Does 'ZF without powerset' proves consistency of finite pieces of ZF?

Let us have $\text{ZF}^-$ standard set theory without choice or powerset. Let $\text{ZF}$ be the standard set theory without choice. Is the following true?

For any sentence $\theta$ s.t. $\text{ZF} \models \theta$ $$\text{ZF}^- \vdash \exists M \ (M \text{ transitive}) \wedge (M, \in) \models \theta$$

Also, a seemingly stronger question

For any sentence $\theta$ s.t. $\text{ZF} \models \theta$ $$\text{ZF}^- \vdash \exists M \ \exists E \ (M, E) \models \theta$$

It seems to me that that this should not be true, with $L_{\omega_1}$ or $H(\omega_1)$ being a counterexample. Also, I am not sure whether first question is equivalent to the second one - second one allows nonstandard models, but would that make a big difference?

Solution 1:

The answer to both questions is no.

First, let me point out that the phrase "ZF without powerset" is actually more ambiguous than it may appear, in light of the results of the following paper, whose abstract I quote (please follow the link through to the arxiv for the paper). The basic situation is that the replacement axiom is no longer equivalent to the collection and separation axioms when one lacks the power set axiom. Furthermore, the various standard formuations of the axiom of choice are no longer equivalent without the power set axiom.

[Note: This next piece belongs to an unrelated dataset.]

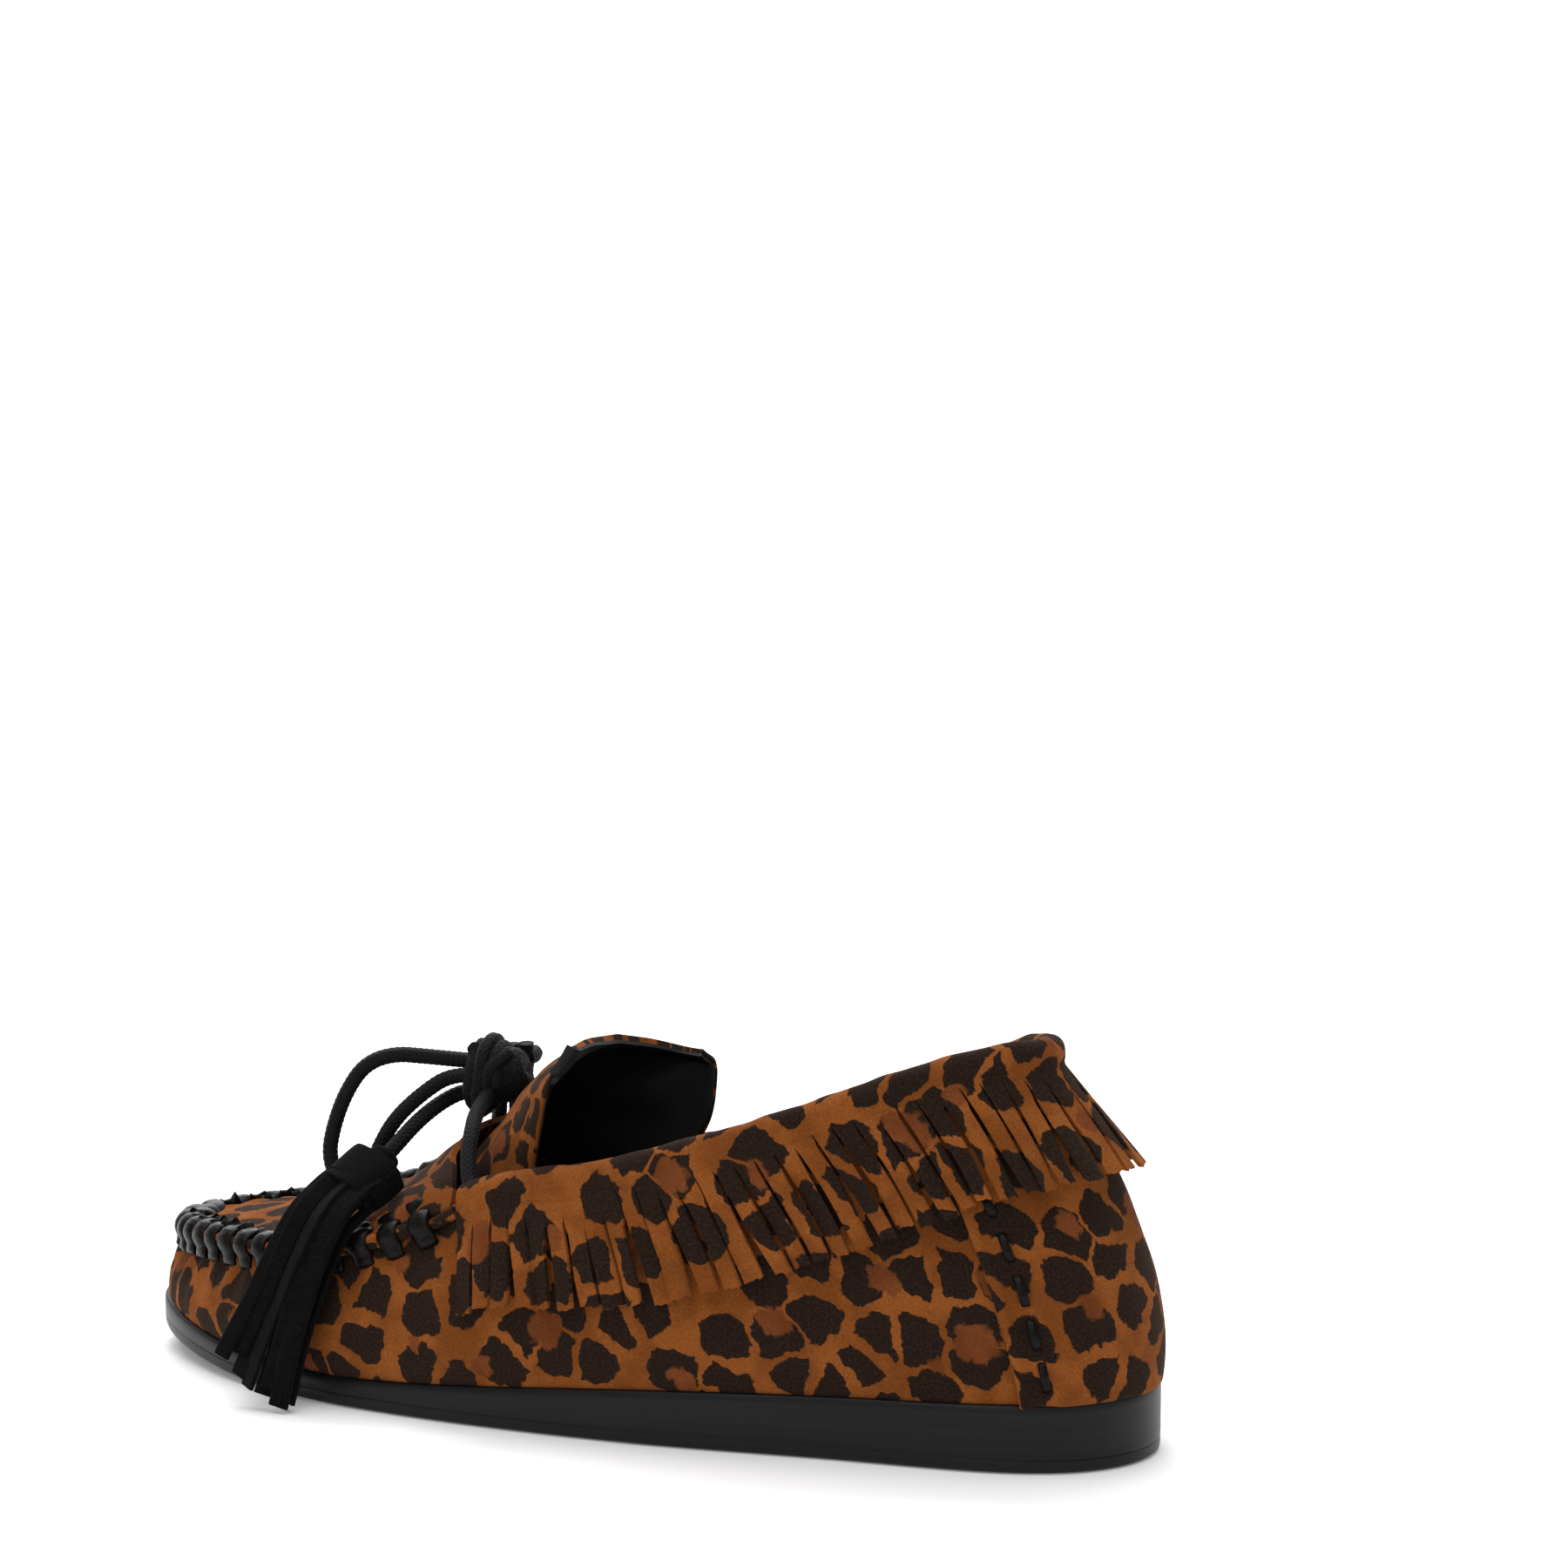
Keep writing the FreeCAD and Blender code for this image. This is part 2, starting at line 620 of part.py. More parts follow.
def wrap(y, bottom, top, half_width):
    """One upright turn of cord, its outside between two heights."""
    r = CORD_DIAMETER / 2
    half = half_width - r
    low = bottom + r + half
    high = top - r - half
    middle = V(-half, y, (low + high) / 2)
    over = Part.Arc(V(-half, y, high), V(0, y, high + half), V(half, y, high)).toShape()
    under = Part.Arc(V(half, y, low), V(0, y, low - half), V(-half, y, low)).toShape()
    path = Part.Wire([Part.makeLine(middle, V(-half, y, high)), over,
                      Part.makeLine(V(half, y, high), V(half, y, low)), under,
                      Part.makeLine(V(-half, y, low), middle)])
    circle = Part.Wire(Part.Circle(middle, V(0, 0, 1), r).toShape())
    return path.makePipeShell([circle], True, False)


# (Y, bottom, top, half width) of each turn
WRAPS = [(-38.4, 62.9, 83.0, 6.6), (-34.1, 66.6, 81.4, 6.4), (-29.9, 70.4, 79.8, 4.4)]
knot = Part.makeCylinder(6.9, 8.0, V(-1, -41.5, KNOT_CORE_Z), V(0, 1, 0))
knot = knot.fuse(Part.makeCylinder(6.6, 8.5, V(-8.5, -35.3, KNOT_CORE_Z), V(1, 0, 0)))
for turn in WRAPS:
    knot = knot.fuse(wrap(*turn))
knot = knot.fuse(Part.makeCylinder(3.0, 6.0, V(0, -36, 75.0), V(0, 1, 0)))
save("lace_knot", knot.Solids[0])

# ---- Free cords: a bow loop and a tail on each side ----
BOW_LOOP_OUTER = [V(-1, -41.5, 75.6), V(-1, -47.5, 75.6), V(2.5, -54.2, 76.4), V(6.5, -61, 77.2),
                  V(9.2, -67.5, 74.5), V(11.5, -71.5, 67.5), V(13.5, -73.7, 59.5), V(14.8, -74.3, 52.6),
                  V(15.8, -70.8, 46.4), V(15.8, -63.2, 47.6), V(14.7, -60.8, 54.8), V(11.8, -58, 62),
                  V(7.5, -53, 68), V(3, -47, 72.8), V(3, -41.5, 72.8)]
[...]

"What is the theory ZFC without power set?", by Victoria Gitman, Joel David Hamkins and Thomas Johnstone, forthcoming.

Abstract. We show that the theory ZFC-, consisting of the usual axioms of ZFC but with the power set axiom removed---specifically axiomatized by extensionality, foundation, pairing, union, infinity, separation, replacement and the assertion that every set can be well-ordered---is weaker than commonly supposed and is inadequate to establish several basic facts often desired in its context. For example, there are models of ZFC- in which $\omega_1$ is singular, in which every set of reals is countable, yet $\omega_1$ exists, in which there are sets of reals of every size $\aleph_n$, but none of size $\aleph_\omega$, and therefore, in which the collection axiom scheme fails; there are models of ZFC- for which the Los theorem fails, even when the ultrapower is well-founded and the measure exists inside the model; there are models of ZFC- for which the Gaifman theorem fails, in that there is an embedding $j:M\to N$ of ZFC- models that is $\Sigma_1$-elementary and cofinal, but not elementary; there are elementary embeddings $j:M\to N$ of ZFC- models whose cofinal restriction $j:M\to\bigcup j''M$ is not elementary. Moreover, the collection of formulas that are provably equivalent in ZFC- to a $\Sigma_1$-formula or a $\Pi_1$-formula is not closed under bounded quantification. Nevertheless, these deficits of ZFC- are completely repaired by strengthening it to the theory $\text{ZFC}^-$, obtained by using collection rather than replacement in the axiomatization above. These results extend prior work of Zarach.

As we discuss on page 9, it is an open question whether $\text{ZFC}^-$ proves the reflection theorem scheme, in the form: for every formula $\varphi$ and parameter $a$, there is a transitive set $A$ containing $a$ such that $\varphi$ is absolute between $V$ and $A$. It is of course the reflection theorem that one would want to appeal to, in order to prove even that $\text{ZF}^-$ proves the consistency even of the finite pieces of $\text{ZF}^-$, let alone ZF itself. Nevertheless, theorem 5 of the paper establishes that the weaker version of ZFC- does not prove the reflection scheme, and this amounts to a negative answer to your first question for that version of ZF-. The moral of the paper is that one should mean what we call $\text{ZF}^-$, usiing collection and separation rather than replacement.

Now let's consider your questions for that theory. Your first question is actually much stronger than the title question, since you require that the model is transitive. For this reason, the answer is no. For example, ZF proves the sentence $\theta$ asserting that there is a transitive model of $\text{ZF}^-$. But if $M$ is an $\in$-minimal transitive model of $\text{ZF}^-$, then it will satisfy $\text{ZF}^-$, but it will have inside it no transitive model of $\theta$, since then it would have a also a transitive model of $\text{ZF}^-$ inside it, contradicting its minimality.

You say that your second question is "seemingly stronger", but since you have dropped the transitivity requirement, the requirement there in fact is much weaker. But the answer here is also negative, since we can let $\theta$ be the arithmetic assertion $\text{Con}(\text{ZF}^-)$. The theory ZF proves the consistency of $\text{ZF}^-$, but this is not provable in $\text{ZF}^-$ itself, by the incompleteness theorem, and the existence of a model of $\theta$ would imply $\theta$, since any proof of a contradiction in the ambient theory would be correspond to such a proof inside $(M,E)$. So the answer to this question also is no.